Shoot. What I meant by close - was lower 48 states of US. I can’t ship to Canada - they won’t allow it - Customs will seize it. If you are ever in California for whatever reason - I would be more than happy to send you home with a half case of wine. I have friends in Toronto and they have managed to get a few cases over the border somehow…
Thanks again. I learned a lot from you guys, and solved a problem!
One cause of this is if the svg is dimensioned in px rather than mm or in. There are at least 3 svg dpi values (72dpi for old illustrator, 90 dpi for Inkscape < 0.9.2 I think, and 96dpi for Inkscape 0.9.3 and greater. Fritzing will try and guess at what dpi value is in use but often gets it wrong which changes the scale in Fritzing. I know how to fix this in Inkscape, but not any of the other svg editors.
Thanks I will look into this - I hadn’t edited an SVG before and assumed that if I imported a drawing into the editor it would preserve the key features (metadata) of that drawing…apparently not.

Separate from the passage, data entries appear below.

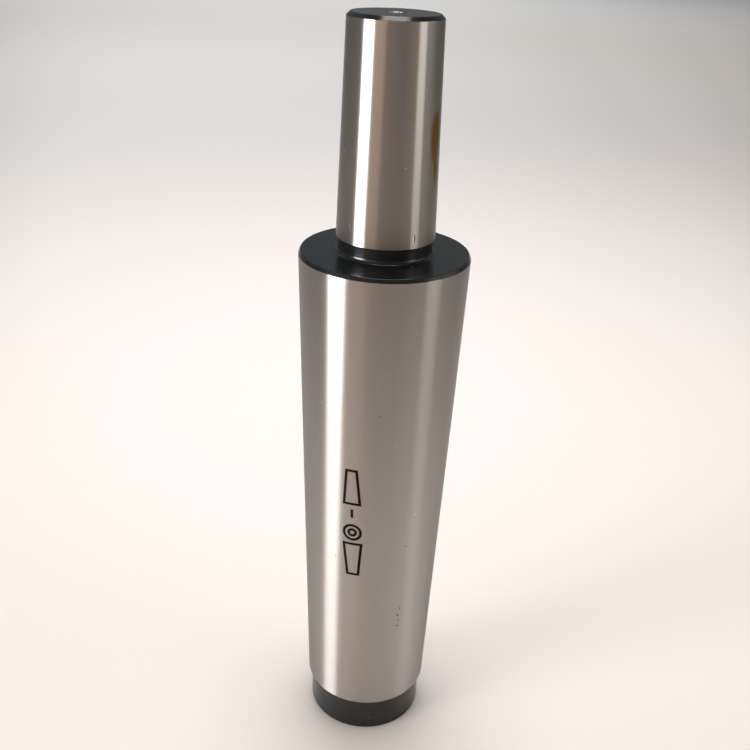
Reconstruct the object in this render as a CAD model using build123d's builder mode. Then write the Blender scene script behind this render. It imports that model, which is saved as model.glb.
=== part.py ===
from build123d import *
import math
import os

# Drill chuck arbor: a Morse taper 4 shank for a machine spindle and a B18 taper for the drill chuck.
# It is one bar of steel, turned, hardened, blackened and then ground on its two tapers. Millimetres.
# The origin is the centre of the small end face, which it stands on. +Z runs along the axis to the nose.

# Morse taper 4 shank. Its diameter is fixed at the gauge plane, a little below the shoulder.
shank_length = 109.0
shank_gauge_diameter = 31.267
shank_gauge_to_shoulder = 6.5
shank_taper = 1 / 19.254

# Shoulder: the turned face at the big end of the shank, with a steep chamfer round it.
shoulder_chamfer_width = 0.4
shoulder_chamfer_height = 0.7

# Relief: the plain cylinder at the small end, turned to less than the taper that is ground above it.
relief_length = 8.5
relief_step = 0.8
relief_corner_radius = 0.4
taper_edge_break = 0.1
end_edge_break = 0.15

# Neck: the groove between shoulder and chuck taper, which keeps the chuck off the shoulder.
neck_width = 2.8
neck_depth = 0.42
neck_root_radius = 0.8
neck_top_radius = 0.3

# B18 chuck taper. Its diameter is fixed at a gauge plane above its rim.
stub_length = 37.0
stub_gauge_diameter = 17.780
stub_gauge_to_rim = 5.0
stub_taper = 1 / 20.020
stub_rim_break = 0.1
nose_chamfer = 0.65

# Drawbar hole in the small end: the core hole of an M16 thread, a plain bore that clears the screw,
# and a mouth that is a 60 degree centre.
thread_diameter = 16.0
thread_pitch = 2.0
thread_length = 36.0
thread_lead_in_angle = 120
drill_point_angle = 118
screw_clearance = 0.5
clearance_length = 6.0
end_centre_width = 1.5
least_end_ring = 0.5

# Centre hole in the nose. The arbor turns between both centres while its tapers are ground.
nose_pilot_diameter = 1.6
nose_pilot_depth = 3.5
nose_centre_width = 0.875
centre_angle = 60

same_height = 0.001


def shank_radius(height):
    """Radius of the Morse taper at a height above the small end face."""
    gauge_height = shank_length - shank_gauge_to_shoulder
    return (shank_gauge_diameter + (height - gauge_height) * shank_taper) / 2


def stub_radius(height):
    """Radius of the chuck taper at a height above its rim."""
    return (stub_gauge_diameter - (height - stub_gauge_to_rim) * stub_taper) / 2


def cone_depth(narrowing, angle):
    """Depth over which a cone of one included angle narrows by a radius."""
    return narrowing / math.tan(math.radians(angle / 2))


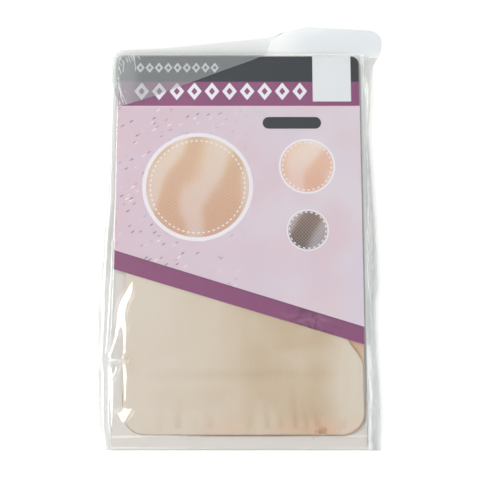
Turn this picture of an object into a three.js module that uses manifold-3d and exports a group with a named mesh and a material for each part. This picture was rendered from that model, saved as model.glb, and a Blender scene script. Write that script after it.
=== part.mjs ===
// A stocking wig cap laid flat between two cards in a clear film bag.
// Millimetres, +Z up. The pack lies on its back on the plane z = 0, with the head of the cards
// towards +Y and the closed end of the cap towards -Y. All pieces are first placed about the
// middle of the back card, and the pack is then centred on its own footprint.
import * as THREE from 'three';
import { mergeVertices } from 'three/addons/utils/BufferGeometryUtils.js';
import Module from 'manifold-3d';

const wasm = await Module();
wasm.setup();

// Cap, as it lies flat
const capWidth = 121;
const capLength = 172;
const capShift = 2.4;         // the cap lies a little to the right on the card
const capHollow = 0.7;        // between the two layers of the flattened crown
const crownRadius = 11.5;     // round corners of the closed end
const crownWall = 2.2;        // closed end, where both layers come together
const knitThickness = 0.8;
const shelfWidth = 0.7;       // the lower layer shows this far beyond the upper one
const hemDepth = 15;
const hemInset = 2;           // the hem draws in on each side
const hemThickness = 0.9;     // the hem is doubled knit
const hemHollow = 0.5;
const seamRadius = 0.4;
const seamReach = 20;         // how far the seam runs up each side
const gatherWidth = 2.6;
const swellDepth = 0.14;      // soft rise and fall over the whole crown

// Cards
const sideMargin = 3;         // card beyond the cap on each side
const toeMargin = 7.2;        // card beyond the closed end
const headMargin = 24;        // card beyond the hem
const backBoard = 0.5;
const coverBoard = 0.4;
const coverShift = -0.6;      // the printed card lies a little to the left
const cardCorner = 4.5;
const windowLeft = 89.8;      // height of the part below the printed card, at its left side
const windowRight = 51.5;     // and at its right side

// Bag
const filmThickness = 0.3;
const sealWidth = 1;
const sideRoom = 6;           // loose film between the contents and the seal on each side
const sealLift = 1.6;         // height of the side seals above the ground
const mouthRoom = 0.9;        // front film beyond the head of the card
const coverHold = 6;          // the film stays level this far below the printed card's edge
const coverFall = 20;         // and comes down to the cap over this length
const creaseHeight = 1.1;     // ridges in the loose film at the left side
const creaseWidth = 3.2;
const hollowEdge = 0.08;      // height of the crown's hollow at its thinnest edge
const footEdge = 0.1;         // height of the front film's foot where it is lowest
const flapReach = 15;         // flap beyond the mouth, where it lies flat
const flapCorner = 5;
const flapFlare = 1.9;        // the free end stands out past the bag on the right
const flapBulge = 2.7;        // the folded part stands out to the left past its own root
const flapTuck = 3.2;         // its fold draws in this far at its left end
const flapTipShift = 2.6;     // and its tip lies this far to the right

const restGap = 0.3;          // clearance between pieces that touch

const cardWidth = capWidth + 2 * sideMargin;
const cardLength = toeMargin + capLength + headMargin;
const cardHead = cardLength / 2;
const cardFoot = -cardLength / 2;
const capLoft = 2 * knitThickness + capHollow;
const hemLoft = 2 * hemThickness + hemHollow;

// Heights, from the ground up
const backLevel = filmThickness + restGap;
const capLevel = backLevel + backBoard + restGap;
const coverLevel = capLevel + Math.max(capLoft, hemLoft) + restGap;
const filmLevel = coverLevel + coverBoard + restGap;
const flapLevel = filmLevel + filmThickness + restGap;

const mix = (a, b, share) => a + (b - a) * share;
const clamp01 = (value) => Math.min(1, Math.max(0, value));
const ease = (share) => clamp01(share) ** 2 * (3 - 2 * clamp01(share));
const bell = (distance, width) => Math.exp(-((distance / width) ** 2));

// Closed solids

function manifoldOf(geometry) {
  const bare = geometry.clone();
  bare.deleteAttribute('normal');
  bare.deleteAttribute('uv');
  const merged = mergeVertices(bare);
  return new wasm.Manifold(new wasm.Mesh({
    numProp: 3,
    vertProperties: new Float32Array(merged.attributes.position.array),
    triVerts: new Uint32Array(merged.index.array),
  }));
}

function geometryOf(solid) {
  const { vertProperties, triVerts } = solid.getMesh();
  const geometry = new THREE.BufferGeometry();
  geometry.setAttribute('position', new THREE.BufferAttribute(vertProperties, 3));
  geometry.setIndex(new THREE.BufferAttribute(triVerts, 1));
  return geometry;
}

// A sheet with two faces over one grid, with walls round its edge. pointsAt(i, j) gives the under
// and over point there, for a grid whose columns run to +X and whose rows run to +Y.
function sheetSolid(columns, rows, pointsAt) {
  const positions = [];
  const index = [];
  const grid = (face) => Array.from({ length: rows }, (_, j) => Array.from({ length: columns }, (__, i) => {
    positions.push(...pointsAt(i, j)[face]);
    return positions.length / 3 - 1;
  }));
  const strip = (first, second) => {
    for (let k = 1; k < first.length; k += 1) {
      index.push(first[k - 1], first[k], second[k], first[k - 1], second[k], second[k - 1]);
    }
  };
  const column = (face, i) => face.map((row) => row.at(i));
  const under = grid('under');
  const over = grid('over');
  for (let j = 1; j < rows; j += 1) {
    strip(over[j - 1], over[j]);
    strip(under[j], under[j - 1]);
  }
  strip(under[0], over[0]);
  strip(over.at(-1), under.at(-1));
  strip(column(over, 0), column(under, 0));
  strip(column(under, -1), column(over, -1));
  const geometry = new THREE.BufferGeometry();
  geometry.setAttribute('position', new THREE.BufferAttribute(new Float32Array(positions), 3));
  geometry.setIndex(index);
  return manifoldOf(geometry);
}

// The same for a sheet whose faces are two heights over one place.
function heightSolid(columns, rows, placeAt) {
  return sheetSolid(columns, rows, (i, j) => {
    const { x, y, low, high } = placeAt(i, j);
    return { under: [x, y, low], over: [x, y, high] };
  });
}

// Materials

const looks = {
  knit: { color: 0xd2c0a6, roughness: 0.85, metalness: 0 },
  hem: { color: 0xc4ad8e, roughness: 0.85, metalness: 0 },
  thread: { color: 0x8f775c, roughness: 0.8, metalness: 0 },
  white_board: { color: 0xe6e6e2, roughness: 0.75, metalness: 0 },
  printed_card: { color: 0xcab8c6, roughness: 0.45, metalness: 0 },
  film: { color: 0xe8ecec, roughness: 0.1, metalness: 0, transparent: true, opacity: 0.25 },
};

function namedMesh(name, geometry, look) {
  const mesh = new THREE.Mesh(geometry, new THREE.MeshStandardMaterial(looks[look]));
  mesh.name = name;
  return mesh;
}

// Cards

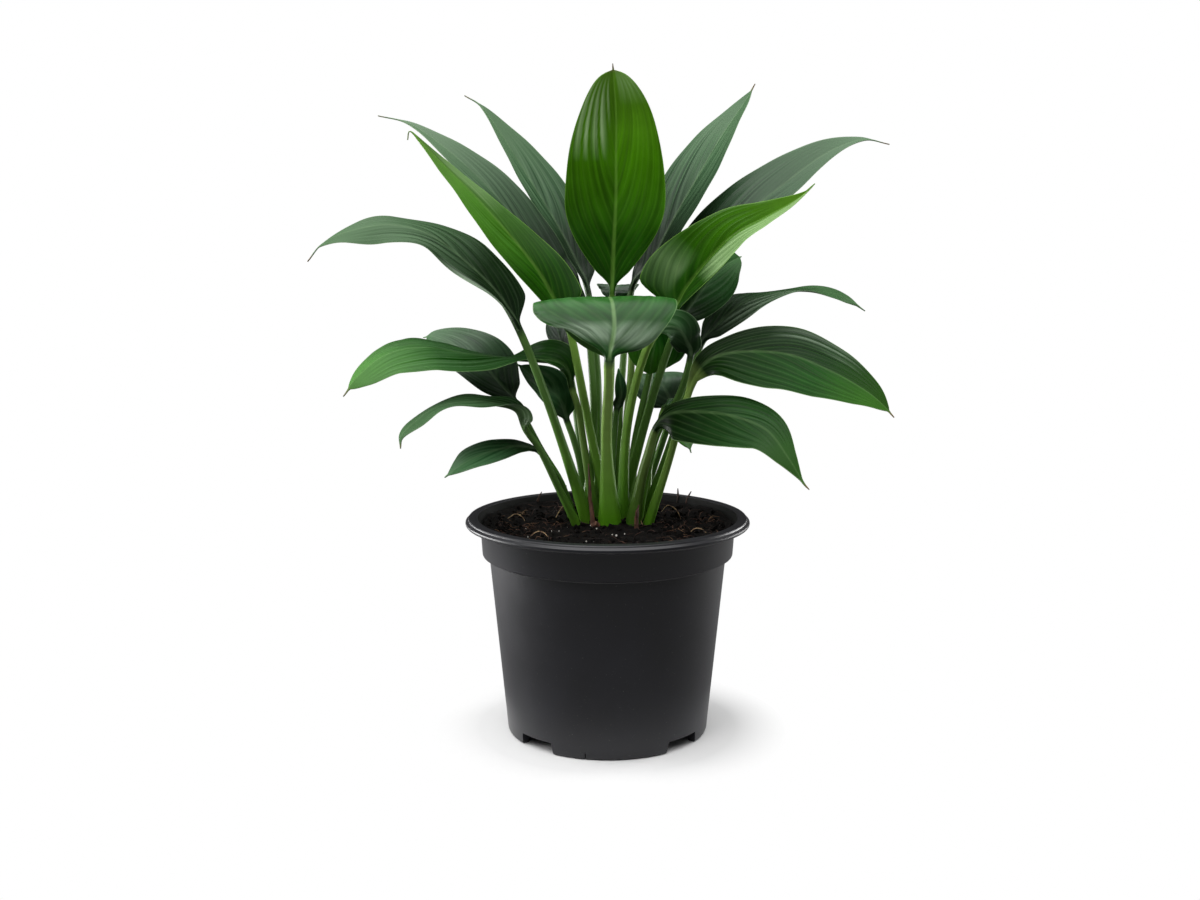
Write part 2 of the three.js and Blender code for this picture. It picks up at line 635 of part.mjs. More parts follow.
function soilGeometry() {
  const side = potInside.map(([r, z]) => [r - CLEARANCE, z + (z === floorTop ? CLEARANCE : 0)]);
  const edge = side.at(-1)[0] - 0.2;
  const profile = [[0, floorTop + CLEARANCE], ...side.slice(0, 3)];
  for (let ring = SOIL_RINGS; ring >= 0; ring--) {
    profile.push([edge * ring / SOIL_RINGS, SOIL_EDGE_Z]);
  }
  const geometry = turned(profile, SOIL_SIDES);
  const position = geometry.attributes.position;
  for (let i = 0; i < position.count; i++) {
    if (position.getZ(i) === SOIL_EDGE_Z) {
      position.setZ(i, soilHeight(position.getX(i), position.getY(i)));
    }
  }
  let soil = toSolid(geometry);
  for (const leaf of [...LEAVES, ...DRY_SHEATHS]) {
    soil = soil.subtract(toSolid(stalkHole(leaf)));
  }
  return toGeometry(soil);
}

const plant = new THREE.Group();
plant.add(named("pot", potGeometry(), "plastic"));
plant.add(named("soil", soilGeometry(), "peat"));
for (const leaf of [...LEAVES, ...DRY_SHEATHS]) {
  plant.add(named(leaf.name, leafGeometry(leaf), leaf.finish ?? PLAIN_LEAF.finish));
}

export default plant;
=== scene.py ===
import functools
import math
import random

import bmesh
import bpy
import numpy as np
from mathutils import Euler, Matrix, Vector, noise


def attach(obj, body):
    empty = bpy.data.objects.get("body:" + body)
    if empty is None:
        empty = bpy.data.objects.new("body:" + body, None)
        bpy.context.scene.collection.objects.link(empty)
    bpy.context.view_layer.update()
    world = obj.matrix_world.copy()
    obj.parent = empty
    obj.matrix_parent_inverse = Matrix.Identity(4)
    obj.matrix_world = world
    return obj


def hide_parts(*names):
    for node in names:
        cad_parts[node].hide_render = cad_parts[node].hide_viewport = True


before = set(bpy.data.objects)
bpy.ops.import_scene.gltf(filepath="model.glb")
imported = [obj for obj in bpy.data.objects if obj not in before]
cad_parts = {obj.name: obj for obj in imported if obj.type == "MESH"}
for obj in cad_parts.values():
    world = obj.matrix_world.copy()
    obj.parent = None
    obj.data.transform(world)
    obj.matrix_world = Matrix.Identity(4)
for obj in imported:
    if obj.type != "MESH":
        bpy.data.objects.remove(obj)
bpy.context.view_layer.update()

# A potted cast iron plant. Lengths in the tables are millimetres, in the frame of the CAD model: the
# origin is the centre of the pot's foot, +Z is up, and the viewer is on the -Y side.
MM = 0.001

# Sizes of the pot and the soil, as in the CAD model

LIP_RADIUS = 120
RIM_RADIUS = 117.7
MOUTH_RADIUS = 109.3
COLLAR_TOP_RADIUS = 107.3
COLLAR_BOTTOM_RADIUS = 105.9
BODY_TOP_RADIUS = 100
FOOT_RADIUS = 85.5
RIM_Z = 184.5
LIP_Z = 180.2
COLLAR_TOP_Z = 175
COLLAR_BOTTOM_Z = 153.1
BODY_TOP_Z = 151
WALL = 2
FLOOR_Z = 10
FLOOR_CORNER = 3
FOOT_WIDTH = 7

SOIL_EDGE_Z = 174
CLEARANCE = 0.3  # between the soil and the pot

# Leaves

# Each row is a leaf's name, its finish, its stalk line from the soil up, its midrib from the blade's base to
# its tip, its greatest width, its heading in degrees from +X towards +Y, and its shape. u is the share of the
# blade's length from its base, and out the share of its half width from its midrib.
#   belly: the u where it is widest
#   full, point: how slowly it widens up to there, and how sharply it narrows past it
#   tail: the share of its length that is drawn out into a thread
#   roll, fold, curl: degrees, turned about the midrib, folded up along it, curled towards the margins
#   skew: how much wider the half with positive out is
#   wave, waves: height and number of the waves of its margins
#   foot, stalk, neck: the stalk's radius at the soil, above its flare, and at the blade
#   pleat, ruffle: height of its pleats in hundredths of the half width, and of its margin's small waves
#   tone_and_shade, stalk_tone_and_shade: lightness of blade and stalk, where 0.5 is the material's own; each
#       is
#     partly the leaf's own tone and partly painted light and shade
#   dry, rib, painted_sheen: share of dry colour on the thread, of pale colour on the midrib, and of a
#       grey-green
#     painted sheen
#   pale: the u up to which the blade keeps its stalk's colour
#   painted_highlight: pale patches of painted highlight, each on one half (0 for both), from u, to u, from
#     out, its strength, and the share of it that only the crests of the pleats have
# Roll, fold, curl and skew may be given at base, middle and tip, or at every quarter, and tone_and_shade for
# each half, where a darker half is painted shade on the half turned away from the light.
PLAIN_LEAF = dict(
    belly=0.42, full=0.6, point=0.85, tail=0.03, roll=0, fold=12, curl=0, skew=0, wave=0, waves=2,
    foot=5, stalk=3.6, neck=2.8, pleat=0.5, ruffle=0.2,
    tone_and_shade=0.5, stalk_tone_and_shade=0.5, dry=0, rib=0.15, painted_sheen=0, pale=0, painted_highlight=[],
)
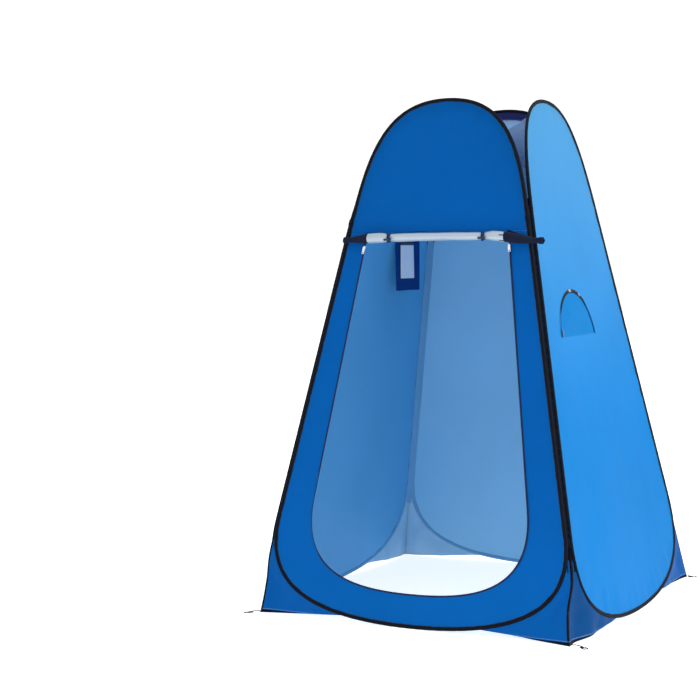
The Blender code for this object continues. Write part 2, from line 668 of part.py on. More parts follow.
# ---- assembly ----
def build():
    profile = binding_profile()
    empties = wall_empties()
    bpy.context.view_layer.update()
    for wall in WALLS:
        add_frame(wall, empties[wall], profile)
        add_gussets(wall, empties[wall])
        add_roof(wall, empties[wall])
    add_door_cloth(empties["front"])
    add_door_zip(empties["front"])
    add_door_roll(empties["front"])
    add_door_sliders(empties["front"])
    add_side_tabs(empties["front"])
    add_plain_wall("right", empties["right"], "light_blue", [half_moon(WINDOW_RADIUS, WINDOW_CHORD_GAP / 2)])
    add_window(empties["right"])
    add_window_slider(empties["right"])
    add_plain_wall("back", empties["back"], "inner_blue")
    add_plain_wall("left", empties["left"], "inner_blue")
    add_pocket(empties["left"])
    add_peg_tabs(empties)
    add_corner_tapes(empties)


build()
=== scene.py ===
"""Looks of the privacy shower tent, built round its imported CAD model.

Metres, +Z up, origin on the ground at the centre of the base. The door wall faces -Y and the window wall +X.
Every wall has its own flat frame: u along its foot, v up its slope and n straight out.
"""

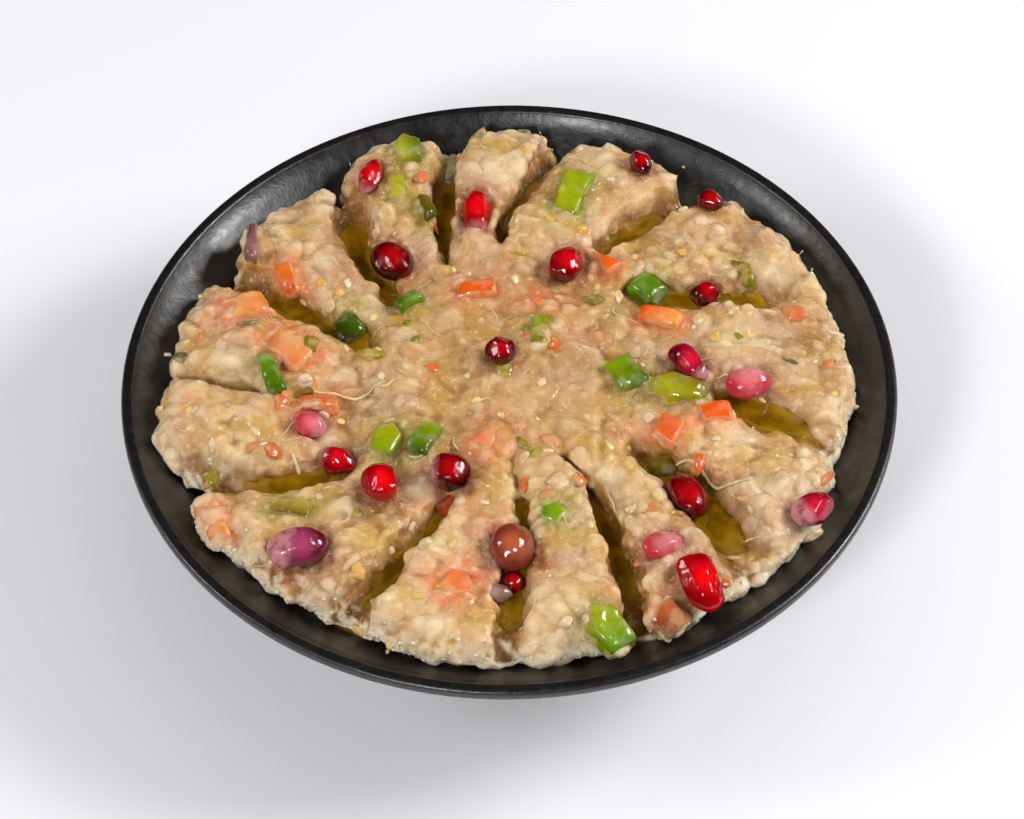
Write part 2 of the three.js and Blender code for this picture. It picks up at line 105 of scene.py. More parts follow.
def makeStage():
    bm = bmesh.new()
    bmesh.ops.create_grid(bm, x_segments=1, y_segments=1, size=room["floorSize"])
    mesh = bpy.data.meshes.new("floor")
    bm.to_mesh(mesh)
    bm.free()
    floor = bpy.data.objects.new("floor", mesh)
    scene.collection.objects.link(floor)
    floor.location.z = -room["floorDrop"]
    mat = bpy.data.materials.new("paleFloor")
    mat.use_nodes = True
    shader = mat.node_tree.nodes["Principled BSDF"]
    shader.inputs["Base Color"].default_value = (*room["floorColor"], 1)
    shader.inputs["Roughness"].default_value = room["floorRoughness"]
    mesh.materials.append(mat)

    for name, values in lighting.items():
        areaLight(name, *values)
    world = bpy.data.worlds.new("paleRoom")
    scene.world = world
    world.use_nodes = True
    sky = world.node_tree.nodes["Background"]
    sky.inputs["Color"].default_value = (1, 1, 1, 1)
    sky.inputs["Strength"].default_value = room["sky"]
    world.cycles_visibility.glossy = False
    scene.view_settings.view_transform = "Standard"


makeCamera()
makeStage()
print("camera, floor and lights are up")


# small helpers

def fromPolar(radius, angle):
    turn = math.radians(angle)
    x = hubPlace[0] + radius * math.cos(turn)
    return Vector((x * mm, (hubPlace[1] + radius * math.sin(turn)) * mm, 0))


def smooth01(low, high, value):
    t = min(max((value - low) / (high - low), 0), 1)
    return t * t * (3 - 2 * t)


def cadCopy(name):  # a CAD piece with its faces joined up
    bm = bmesh.new()
    bm.from_mesh(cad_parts[name].data)
    bmesh.ops.remove_doubles(bm, verts=bm.verts, dist=0.01 * mm)
    return bm


def toMesh(name, bm):
    mesh = bpy.data.meshes.new(name)
    bm.to_mesh(mesh)
    bm.free()
    return mesh


def asObject(data):
    holder = bpy.data.objects.new("holder", data)
    scene.collection.objects.link(holder)
    return holder


def evaluated(holder):  # the mesh that the holder comes out as; the holder goes
    graph = bpy.context.evaluated_depsgraph_get()
    mesh = bpy.data.meshes.new_from_object(holder.evaluated_get(graph))
    bpy.data.objects.remove(holder)
    return mesh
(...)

OK - I used Inkscape and it worked perfectly - thanks. I think Inkscape is a far better editor for SVG than the one I attempted to use originally. Either that or it is just more straightforward and I could see scale, units, etc without even looking for them…LOL.
In this particular case the editor is doing the correct thing, the problem is Fritzing is being helpful and trying to guess what the DPI setting should be and sometimes guesses wrong (especially after the 90DPI to 96DPI shift.) I don;t know of a way (although there may be one) to get Illustrator to use mm or in for the dimensions. I don’t use Illustrator and no one who does has shared a way to get it to use in or mm in place of px so far.
Inkscape certainly has its quirks and bugs but it is open source and therefore popular in Fritzing and once you learn them it works fairly well. The main thing to watch is that Inkscape font size output will end in px (i.e. font-size=“35px”) as that is what CSS calls for, and Fritzing wants font-size=“35” or else it will change the font size to 0 when parts editor is used. The python part checking script I wrote fixes this as it checks the part, but if you don’t want to use that, then replacing the “px” with blanks via a text editor is a good bet with Inkscape (and I expect most other editors as well since I expect they will all be CSS complient,)
You do not need a lot of advanced features of Inkscape to create and edit Fritzing part images. The “TinySVG” variant that Fritzing (mostly) supports does not handle gradients, masks, defines, and a lot of other things you can do in inkscape. To create connectors, you will need to learn a little about the Inkscape xml view, to add the connector id attributes. Or add them after saving from Inkscape.
Inkscape has options to save cleaner (from Fritzing perspective) images, but that can introduce its own problems. The rules about what works and doesn’t changes over time (Inkscape versions). Currently I am getting good results using Inkscape, file, Save As, Optimized SVG with output settings of:
Options
Convert CSS attributes to XML attributes
Collapse groups
Create groups for similar attributes
Work around renderer bugs
SVG Output
Remove metadata
Remove comments
Format output with line-breaks and indentation
Space, 2 characters
Strip the “xml:space” attribute from the root SVG element
IDs
Remove unused IDs
Preserve the following IDs: breadboard,schematic,copper0,copper1,silkscreen
Preserve IDs starting with: connect
No spaces in that list of ids. Those settings are remembered across sessions, so they only need to be set once.